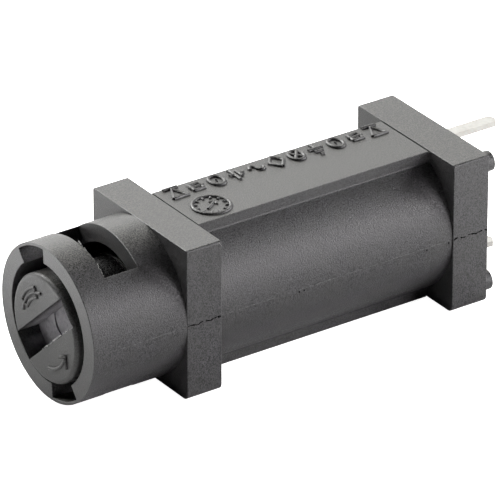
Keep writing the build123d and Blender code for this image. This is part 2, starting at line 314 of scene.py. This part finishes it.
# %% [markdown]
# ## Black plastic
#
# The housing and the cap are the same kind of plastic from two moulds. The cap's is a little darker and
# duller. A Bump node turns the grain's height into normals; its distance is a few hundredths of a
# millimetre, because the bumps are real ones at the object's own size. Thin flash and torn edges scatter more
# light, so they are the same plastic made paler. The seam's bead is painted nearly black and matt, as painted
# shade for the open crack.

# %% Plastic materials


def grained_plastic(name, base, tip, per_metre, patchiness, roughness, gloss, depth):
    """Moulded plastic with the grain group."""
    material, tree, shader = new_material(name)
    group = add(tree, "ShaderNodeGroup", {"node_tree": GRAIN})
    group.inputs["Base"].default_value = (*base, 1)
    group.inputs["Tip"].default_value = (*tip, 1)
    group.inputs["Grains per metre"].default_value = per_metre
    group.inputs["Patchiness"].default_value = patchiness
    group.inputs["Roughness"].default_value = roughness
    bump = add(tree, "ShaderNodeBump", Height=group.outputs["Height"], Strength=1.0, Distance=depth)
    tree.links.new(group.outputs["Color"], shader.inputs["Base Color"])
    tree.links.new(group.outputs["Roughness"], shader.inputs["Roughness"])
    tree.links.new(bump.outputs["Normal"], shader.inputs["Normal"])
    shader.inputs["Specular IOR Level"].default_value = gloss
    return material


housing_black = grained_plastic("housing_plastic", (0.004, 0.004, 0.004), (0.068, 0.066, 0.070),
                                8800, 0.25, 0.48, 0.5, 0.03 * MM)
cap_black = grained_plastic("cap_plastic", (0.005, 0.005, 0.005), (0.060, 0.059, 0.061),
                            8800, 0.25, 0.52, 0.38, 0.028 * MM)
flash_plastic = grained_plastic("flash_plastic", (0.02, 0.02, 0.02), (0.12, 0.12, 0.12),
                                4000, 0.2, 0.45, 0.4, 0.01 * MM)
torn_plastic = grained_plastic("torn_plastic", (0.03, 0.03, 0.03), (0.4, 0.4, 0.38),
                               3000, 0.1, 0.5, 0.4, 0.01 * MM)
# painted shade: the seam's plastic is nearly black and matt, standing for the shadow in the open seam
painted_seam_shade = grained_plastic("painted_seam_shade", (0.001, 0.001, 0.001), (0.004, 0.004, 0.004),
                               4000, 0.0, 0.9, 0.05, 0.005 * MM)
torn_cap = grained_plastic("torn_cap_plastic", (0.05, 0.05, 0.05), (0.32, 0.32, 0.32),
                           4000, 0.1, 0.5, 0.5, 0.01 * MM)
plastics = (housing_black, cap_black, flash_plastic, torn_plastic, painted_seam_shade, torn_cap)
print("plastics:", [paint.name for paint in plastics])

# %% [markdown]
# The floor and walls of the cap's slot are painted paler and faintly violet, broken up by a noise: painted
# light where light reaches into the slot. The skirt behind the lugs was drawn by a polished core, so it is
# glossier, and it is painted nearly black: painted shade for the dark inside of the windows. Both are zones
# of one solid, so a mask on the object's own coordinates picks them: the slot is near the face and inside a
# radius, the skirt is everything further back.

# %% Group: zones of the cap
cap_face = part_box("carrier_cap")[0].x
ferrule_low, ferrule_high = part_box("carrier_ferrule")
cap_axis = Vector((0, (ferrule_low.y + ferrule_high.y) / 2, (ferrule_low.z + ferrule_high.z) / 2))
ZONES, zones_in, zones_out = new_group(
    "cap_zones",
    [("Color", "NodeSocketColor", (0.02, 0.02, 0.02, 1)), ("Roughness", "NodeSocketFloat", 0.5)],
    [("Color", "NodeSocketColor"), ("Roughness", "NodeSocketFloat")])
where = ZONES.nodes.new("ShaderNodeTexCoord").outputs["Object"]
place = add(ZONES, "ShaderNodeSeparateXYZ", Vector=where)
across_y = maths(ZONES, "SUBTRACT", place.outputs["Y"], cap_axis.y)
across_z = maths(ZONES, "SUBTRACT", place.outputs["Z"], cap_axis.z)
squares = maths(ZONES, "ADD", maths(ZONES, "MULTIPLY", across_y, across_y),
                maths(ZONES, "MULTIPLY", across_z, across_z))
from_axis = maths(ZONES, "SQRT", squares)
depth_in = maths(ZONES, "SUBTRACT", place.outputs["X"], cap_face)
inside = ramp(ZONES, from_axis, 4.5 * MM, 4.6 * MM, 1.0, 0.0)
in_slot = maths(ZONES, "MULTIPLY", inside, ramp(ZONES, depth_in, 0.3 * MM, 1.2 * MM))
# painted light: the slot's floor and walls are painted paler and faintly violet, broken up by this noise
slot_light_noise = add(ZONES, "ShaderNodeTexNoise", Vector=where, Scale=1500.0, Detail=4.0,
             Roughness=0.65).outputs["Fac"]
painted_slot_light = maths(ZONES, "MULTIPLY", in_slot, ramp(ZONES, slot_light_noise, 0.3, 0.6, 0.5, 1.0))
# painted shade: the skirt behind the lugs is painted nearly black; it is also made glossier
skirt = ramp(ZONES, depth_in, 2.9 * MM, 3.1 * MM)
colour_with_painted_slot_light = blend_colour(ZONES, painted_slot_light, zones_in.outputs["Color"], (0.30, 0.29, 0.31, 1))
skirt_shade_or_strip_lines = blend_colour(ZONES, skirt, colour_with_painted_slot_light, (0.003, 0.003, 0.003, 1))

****

§ **Requirement**:
Repeat the lines above exactly.

§ **Answer to the exercise**:
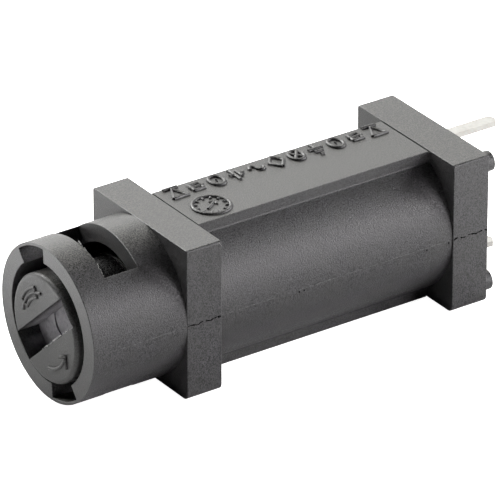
Keep writing the build123d and Blender code for this image. This is part 2, starting at line 314 of scene.py. This part finishes it.
# %% [markdown]
# ## Black plastic
#
# The housing and the cap are the same kind of plastic from two moulds. The cap's is a little darker and
# duller. A Bump node turns the grain's height into normals; its distance is a few hundredths of a
# millimetre, because the bumps are real ones at the object's own size. Thin flash and torn edges scatter more
# light, so they are the same plastic made paler. The seam's bead is painted nearly black and matt, as painted
# shade for the open crack.

# %% Plastic materials


def grained_plastic(name, base, tip, per_metre, patchiness, roughness, gloss, depth):
    """Moulded plastic with the grain group."""
    material, tree, shader = new_material(name)
    group = add(tree, "ShaderNodeGroup", {"node_tree": GRAIN})
    group.inputs["Base"].default_value = (*base, 1)
    group.inputs["Tip"].default_value = (*tip, 1)
    group.inputs["Grains per metre"].default_value = per_metre
    group.inputs["Patchiness"].default_value = patchiness
    group.inputs["Roughness"].default_value = roughness
    bump = add(tree, "ShaderNodeBump", Height=group.outputs["Height"], Strength=1.0, Distance=depth)
    tree.links.new(group.outputs["Color"], shader.inputs["Base Color"])
    tree.links.new(group.outputs["Roughness"], shader.inputs["Roughness"])
    tree.links.new(bump.outputs["Normal"], shader.inputs["Normal"])
    shader.inputs["Specular IOR Level"].default_value = gloss
    return material


housing_black = grained_plastic("housing_plastic", (0.004, 0.004, 0.004), (0.068, 0.066, 0.070),
                                8800, 0.25, 0.48, 0.5, 0.03 * MM)
cap_black = grained_plastic("cap_plastic", (0.005, 0.005, 0.005), (0.060, 0.059, 0.061),
                            8800, 0.25, 0.52, 0.38, 0.028 * MM)
flash_plastic = grained_plastic("flash_plastic", (0.02, 0.02, 0.02), (0.12, 0.12, 0.12),
                                4000, 0.2, 0.45, 0.4, 0.01 * MM)
torn_plastic = grained_plastic("torn_plastic", (0.03, 0.03, 0.03), (0.4, 0.4, 0.38),
                               3000, 0.1, 0.5, 0.4, 0.01 * MM)
# painted shade: the seam's plastic is nearly black and matt, standing for the shadow in the open seam
painted_seam_shade = grained_plastic("painted_seam_shade", (0.001, 0.001, 0.001), (0.004, 0.004, 0.004),
                               4000, 0.0, 0.9, 0.05, 0.005 * MM)
torn_cap = grained_plastic("torn_cap_plastic", (0.05, 0.05, 0.05), (0.32, 0.32, 0.32),
                           4000, 0.1, 0.5, 0.5, 0.01 * MM)
plastics = (housing_black, cap_black, flash_plastic, torn_plastic, painted_seam_shade, torn_cap)
print("plastics:", [paint.name for paint in plastics])

# %% [markdown]
# The floor and walls of the cap's slot are painted paler and faintly violet, broken up by a noise: painted
# light where light reaches into the slot. The skirt behind the lugs was drawn by a polished core, so it is
# glossier, and it is painted nearly black: painted shade for the dark inside of the windows. Both are zones
# of one solid, so a mask on the object's own coordinates picks them: the slot is near the face and inside a
# radius, the skirt is everything further back.

# %% Group: zones of the cap
cap_face = part_box("carrier_cap")[0].x
ferrule_low, ferrule_high = part_box("carrier_ferrule")
cap_axis = Vector((0, (ferrule_low.y + ferrule_high.y) / 2, (ferrule_low.z + ferrule_high.z) / 2))
ZONES, zones_in, zones_out = new_group(
    "cap_zones",
    [("Color", "NodeSocketColor", (0.02, 0.02, 0.02, 1)), ("Roughness", "NodeSocketFloat", 0.5)],
    [("Color", "NodeSocketColor"), ("Roughness", "NodeSocketFloat")])
where = ZONES.nodes.new("ShaderNodeTexCoord").outputs["Object"]
place = add(ZONES, "ShaderNodeSeparateXYZ", Vector=where)
across_y = maths(ZONES, "SUBTRACT", place.outputs["Y"], cap_axis.y)
across_z = maths(ZONES, "SUBTRACT", place.outputs["Z"], cap_axis.z)
squares = maths(ZONES, "ADD", maths(ZONES, "MULTIPLY", across_y, across_y),
                maths(ZONES, "MULTIPLY", across_z, across_z))
from_axis = maths(ZONES, "SQRT", squares)
depth_in = maths(ZONES, "SUBTRACT", place.outputs["X"], cap_face)
inside = ramp(ZONES, from_axis, 4.5 * MM, 4.6 * MM, 1.0, 0.0)
in_slot = maths(ZONES, "MULTIPLY", inside, ramp(ZONES, depth_in, 0.3 * MM, 1.2 * MM))
# painted light: the slot's floor and walls are painted paler and faintly violet, broken up by this noise
slot_light_noise = add(ZONES, "ShaderNodeTexNoise", Vector=where, Scale=1500.0, Detail=4.0,
             Roughness=0.65).outputs["Fac"]
painted_slot_light = maths(ZONES, "MULTIPLY", in_slot, ramp(ZONES, slot_light_noise, 0.3, 0.6, 0.5, 1.0))
# painted shade: the skirt behind the lugs is painted nearly black; it is also made glossier
skirt = ramp(ZONES, depth_in, 2.9 * MM, 3.1 * MM)
colour_with_painted_slot_light = blend_colour(ZONES, painted_slot_light, zones_in.outputs["Color"], (0.30, 0.29, 0.31, 1))
skirt_shade_or_strip_lines = blend_colour(ZONES, skirt, colour_with_painted_slot_light, (0.003, 0.003, 0.003, 1))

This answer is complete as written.